Evaluation: Your grade in the class will be based on five assignments. First, you must come to class prepared and participate throughout the term (described below). Second, there will be a in-class presentation. For some weeks, we will start the class with a 20 to 30 minute presentation from a group of two students. A handout describing the main arguments of the reading and pointing to questions for discussion is expected. Each student will be part of one presentation at some point in the term. Third, there will be three assignments (roughly due weeks 6, 11, and 16) which are some combination of problems, short essays, and longer papers. There is some flexibility in what is expected for these assignments. For example, a longer term paper might replace the final two assignments.
Class Participation:Philosophy is a communal enterprise: the ability to make valuable oral contributions to philosophical discussions can be as important as the ability to write well. Moreover, since the written assignments will force the students to think carefully about very specific topics, participation in class discussion is an important way for students to demonstrate a broader competence with the material than is possible in the papers alone. Evaluation will be based upon the quality, not the quantity, of comments made during class. Students are encouraged to continue class discussions after the class is over, by meeting with me in person, or continuing the discussion over e-mail with me. Of course discussion with each other outside of class is strongly encouraged as well. Students who for any reason have difficulty speaking up in class are especially encouraged to (and must!) pursue these options. It should go without saying that attendance is an absolutely essential component of class participation.
Electronic Devices: Students may have laptop computers, or other portable electronic devices, for the purpose of taking notes, and occasionally looking up material relevant to class discussion. However, there will be no internet-surfing, texting, tweeting, instant messaging, e-mailing, gaming, or other use of electronic devices not directly related to class. Also, please silence all phones before class starts.
Special Accommodations: If you have a disability or personal circumstance that will require special accommodation, please do not hesitate to contact me.
Academic Integrity: Cheating and plagiarism are, of course, prohibited in this class just as they are in all university classes. They will be taken particularly seriously in this class, and any cases that may arise will be treated in a manner consistent with University policy.
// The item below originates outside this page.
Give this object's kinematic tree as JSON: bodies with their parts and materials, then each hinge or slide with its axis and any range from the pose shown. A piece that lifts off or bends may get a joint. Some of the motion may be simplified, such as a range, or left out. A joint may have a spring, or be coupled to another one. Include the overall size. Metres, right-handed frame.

These two violations of academic integrity are each defined in the section of the Texas Tech online official publications titled “Academic Integrity.” Plagiarism is there described as follows:
“'Plagiarism' includes, but is not limited to, the appropriation of, buying, receiving as a gift, or obtaining by any means material that is attributable in whole or in part to another source, including words, ideas, illustrations, structure, computer code, other expression and media, and presenting that material as one’s own academic work being offered for credit.” http://www.depts.ttu.edu/studentconduct/academicinteg.php
You can find excellent explanations of what specifically constitutes plagiarism as opposed to proper citation, and also tutorials on how to avoid plagiarism at the following websites: http://www.dartmouth.edu/~writing/sources/
Note: If, at any time, you are at all unclear about what counts as plagiarism, or about whether you are properly citing sources in any of your written work, please just come by and ask me about it. You do not want to be confused or careless about this serious matter.